#### Data section

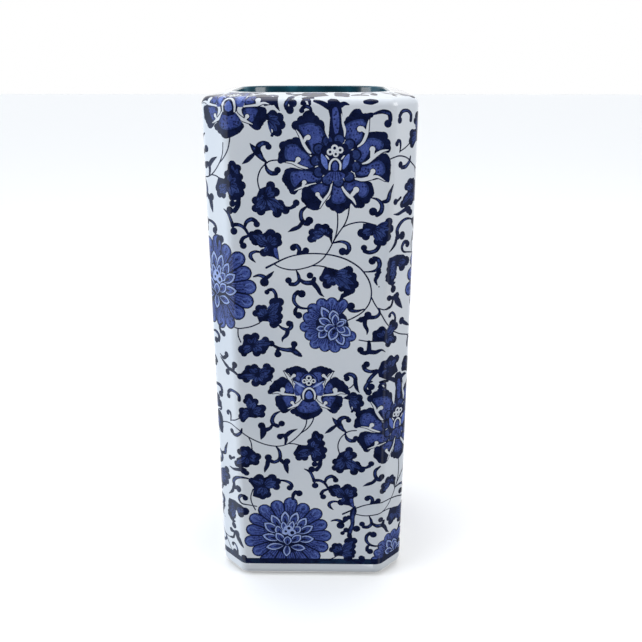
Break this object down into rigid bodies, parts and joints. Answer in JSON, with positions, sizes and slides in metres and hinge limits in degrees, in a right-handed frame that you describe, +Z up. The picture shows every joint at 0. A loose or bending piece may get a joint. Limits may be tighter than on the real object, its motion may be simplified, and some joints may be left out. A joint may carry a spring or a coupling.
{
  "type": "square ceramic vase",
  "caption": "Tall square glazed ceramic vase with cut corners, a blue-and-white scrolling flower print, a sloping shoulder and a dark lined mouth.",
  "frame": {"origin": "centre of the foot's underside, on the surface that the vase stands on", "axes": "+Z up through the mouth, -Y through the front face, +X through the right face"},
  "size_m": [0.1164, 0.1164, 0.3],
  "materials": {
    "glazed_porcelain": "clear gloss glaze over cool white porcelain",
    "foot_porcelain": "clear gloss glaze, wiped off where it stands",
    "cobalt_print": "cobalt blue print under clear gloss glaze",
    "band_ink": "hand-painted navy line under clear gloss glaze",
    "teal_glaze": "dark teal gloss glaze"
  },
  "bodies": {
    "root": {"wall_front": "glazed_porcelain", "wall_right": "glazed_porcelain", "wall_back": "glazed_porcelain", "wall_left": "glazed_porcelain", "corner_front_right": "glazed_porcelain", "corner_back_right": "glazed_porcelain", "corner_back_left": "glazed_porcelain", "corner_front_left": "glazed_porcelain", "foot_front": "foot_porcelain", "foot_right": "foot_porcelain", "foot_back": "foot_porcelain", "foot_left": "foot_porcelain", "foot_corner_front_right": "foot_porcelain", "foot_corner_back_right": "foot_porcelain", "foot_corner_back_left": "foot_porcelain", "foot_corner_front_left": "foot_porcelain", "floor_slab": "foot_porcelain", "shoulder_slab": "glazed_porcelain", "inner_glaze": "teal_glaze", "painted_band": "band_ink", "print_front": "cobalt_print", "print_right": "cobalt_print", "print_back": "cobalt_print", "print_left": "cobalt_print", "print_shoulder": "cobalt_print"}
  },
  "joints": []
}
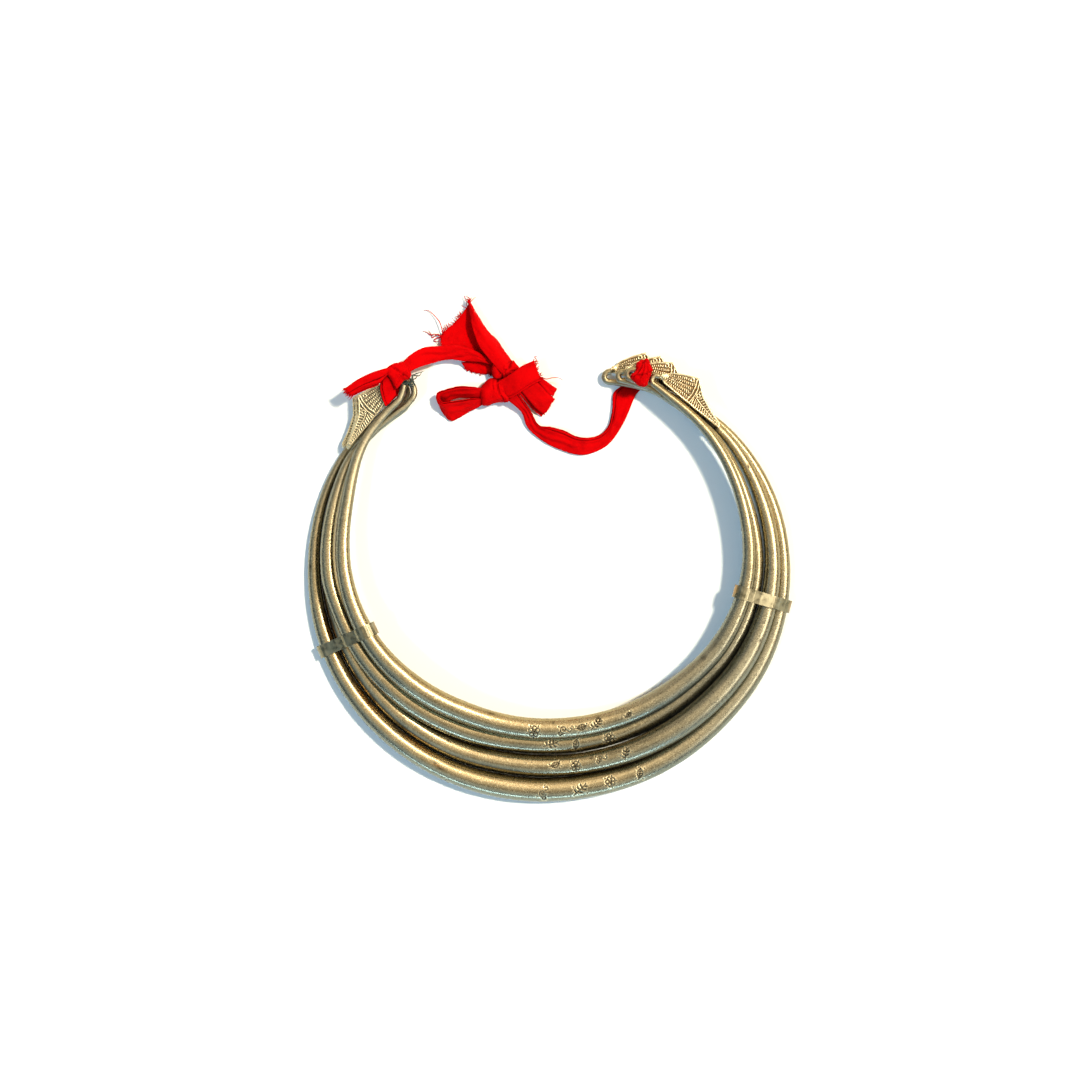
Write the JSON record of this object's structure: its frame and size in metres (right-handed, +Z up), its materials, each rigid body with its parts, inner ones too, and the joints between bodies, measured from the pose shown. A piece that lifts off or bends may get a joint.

########

List the lines that contain the word "materials".

  "materials": {
Write the JSON record of this object's structure: its frame and size in metres (right-handed, +Z up), its materials, each rigid body with its parts, inner ones too, and the joints between bodies, measured from the pose shown. A piece that lifts off or bends may get a joint.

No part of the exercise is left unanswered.